Halliburton has agreed to sell businesses that account for as much as $7.5 billion of revenue, should regulators demand it. The company has said it expects the required divestitures will be significantly less. Even so, traders are hedging the regulatory risk, leaving a wide gap between Baker Hughes’s share price and the value of the cash-and-stock offer.

The spread was about 14 percent as the close in New York. Baker Hughes climbed 8.9 percent to $65.23.

“We really haven’t had a chance to get in front of our shareholders yet,” Lesar said in a phone interview. “The deal is complicated. I am highly confident when we get a chance to talk to our shareholders, they see the benefits of this, that they will like this deal.”

Termination Fee

Halliburton will have to pay Baker Hughes a $3.5 billion termination fee should it fail to secure regulatory approval. That’s equal to about 10 percent of the takeover value, before accounting for debt. There hasn’t been a breakup fee that high in about five years, according to Sachin Shah, a special situations and merger arbitrage strategist at Albert Fried & Co.

Halliburton fell the most in more than four years, dropping 11 percent to $49.23, the biggest decline since June 2010.

Lesar will lead the merged companies, according to the statement, which didn’t address the future status of Martin Craighead, the Baker Hughes CEO. Craighead said in the joint interview with Lesar that he was focused on completing the deal. The combined company will be a little more than half the size of larger competitor Schlumberger Ltd.

Cost Savings

Both companies are hired by oil and natural gas explorers to drill wells and provide services such as hydraulic fracturing, or fracking, which cracks rock to let petroleum flow more freely.
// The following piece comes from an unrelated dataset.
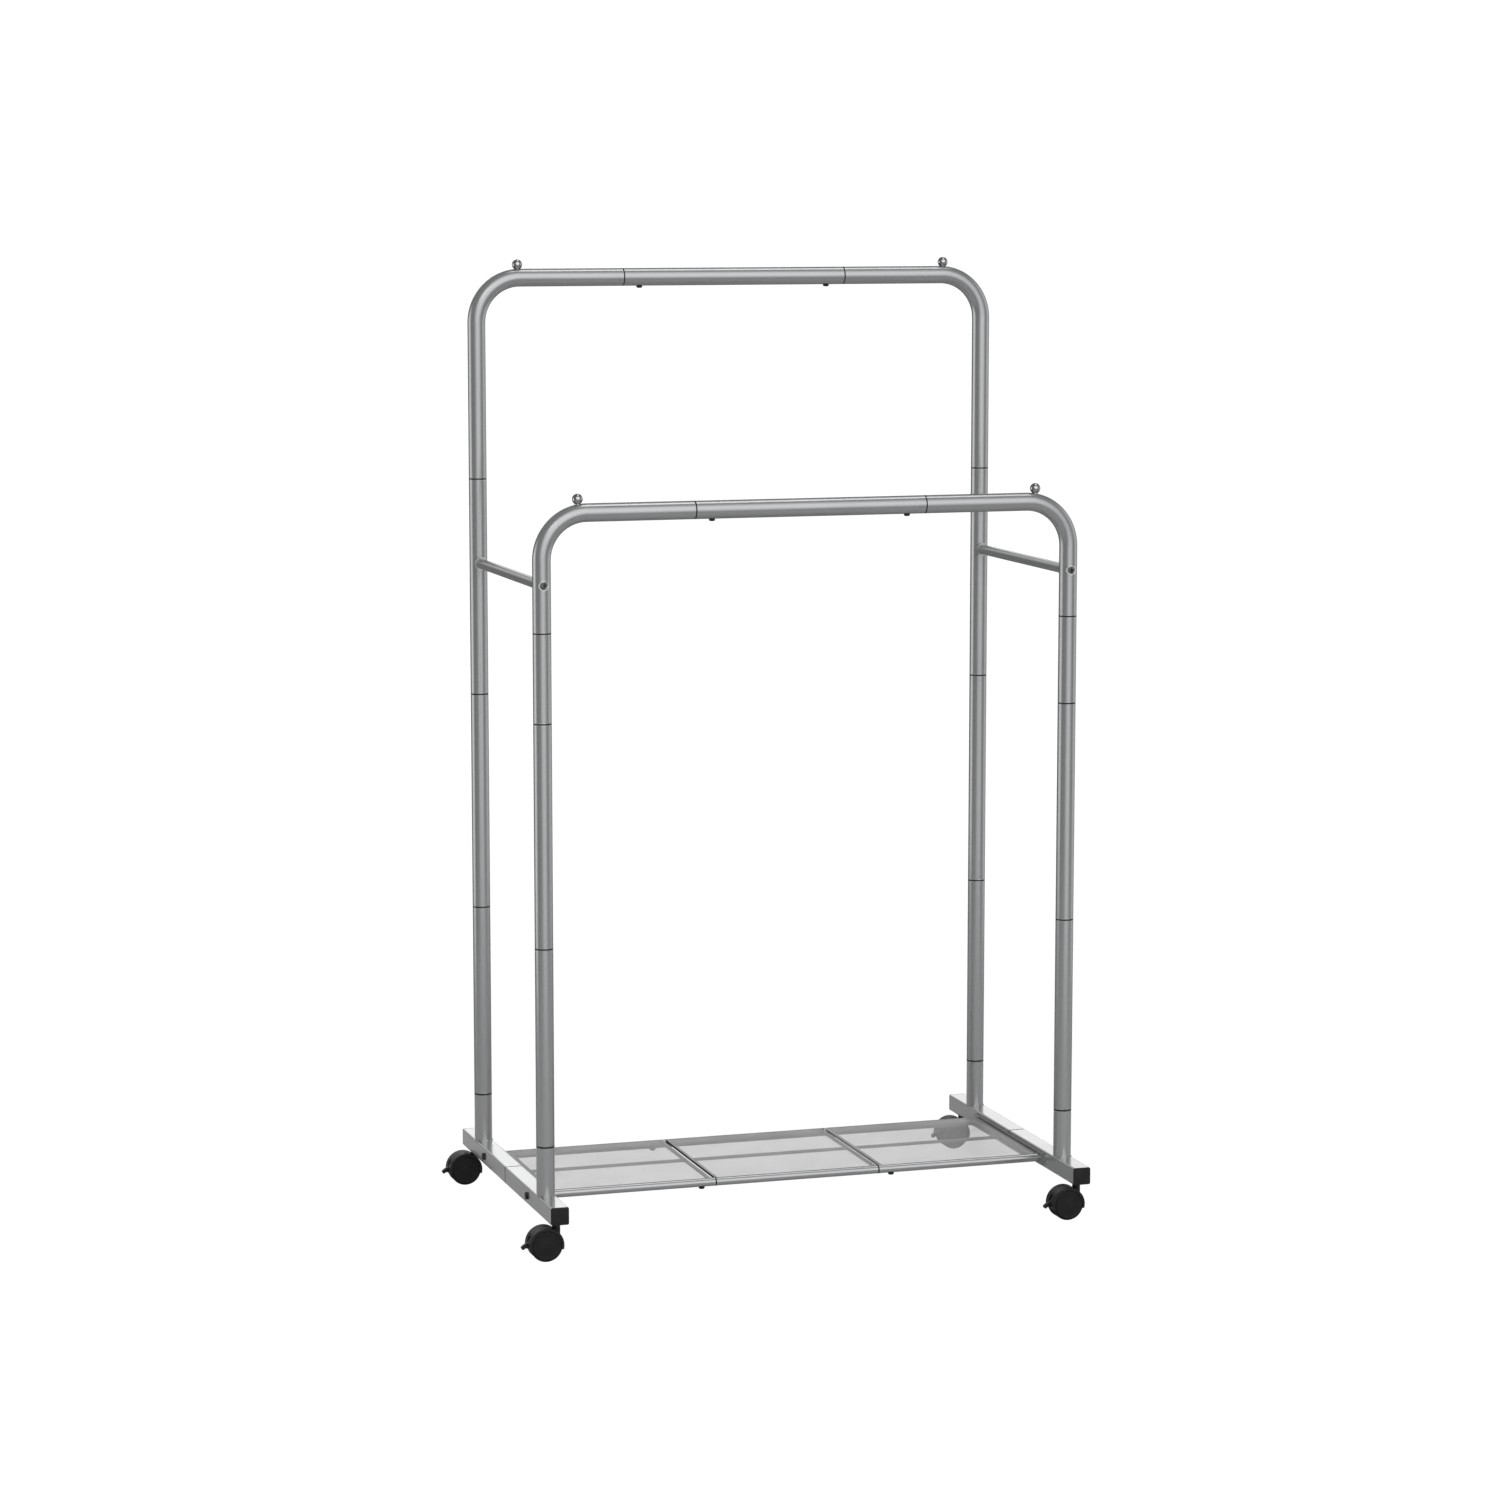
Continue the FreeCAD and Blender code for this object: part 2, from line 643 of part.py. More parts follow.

Together, the companies will dominate the $25 billion U.S. market for onshore fracking.

The merger also gives Halliburton access to Bakers Hughes technology to boost production in aging wells and its prized oil tools business.

The two companies restarted talks after initial discussions fell apart late last week, a person familiar with the matter said yesterday. Baker Hughes confirmed the takeover talks on Nov. 13 after media reports of a potential deal.

Talks collapsed a day later, and Baker Hughes released letters in which Craighead took Halliburton’s Lesar to task for refusing to raise his offer and pressuring for a hasty decision by threatening a proxy fight.

“At the end of the day, the stars always have to align correctly for big transactions to come together, and they did,” Lesar said in the interview. “It’s also no secret when you go through these kinds of things that there’s a bit of theater involved in the final negotiations.”

‘Fracking Overlap’

One area of scrutiny for regulators will be an overlap in fracking services provided by both companies, Bill Herbert, an analyst at Simmons & Company International, said in an interview before the statement was released. “It’s safe to say the Justice Department scrutiny of this deal is going to be pretty deep.”

Another area will probably be offshore drilling services in the Gulf of Mexico, said Andrew Cosgrove, an energy analyst with Bloomberg Intelligence. Deep-water operators like Petroleo Brasileiro SA will see the “big three” they rely on -- Halliburton, Baker Hughes and Schlumberger -- turn into two.

“That potentially increases pricing power for the service companies,” Cosgrove said.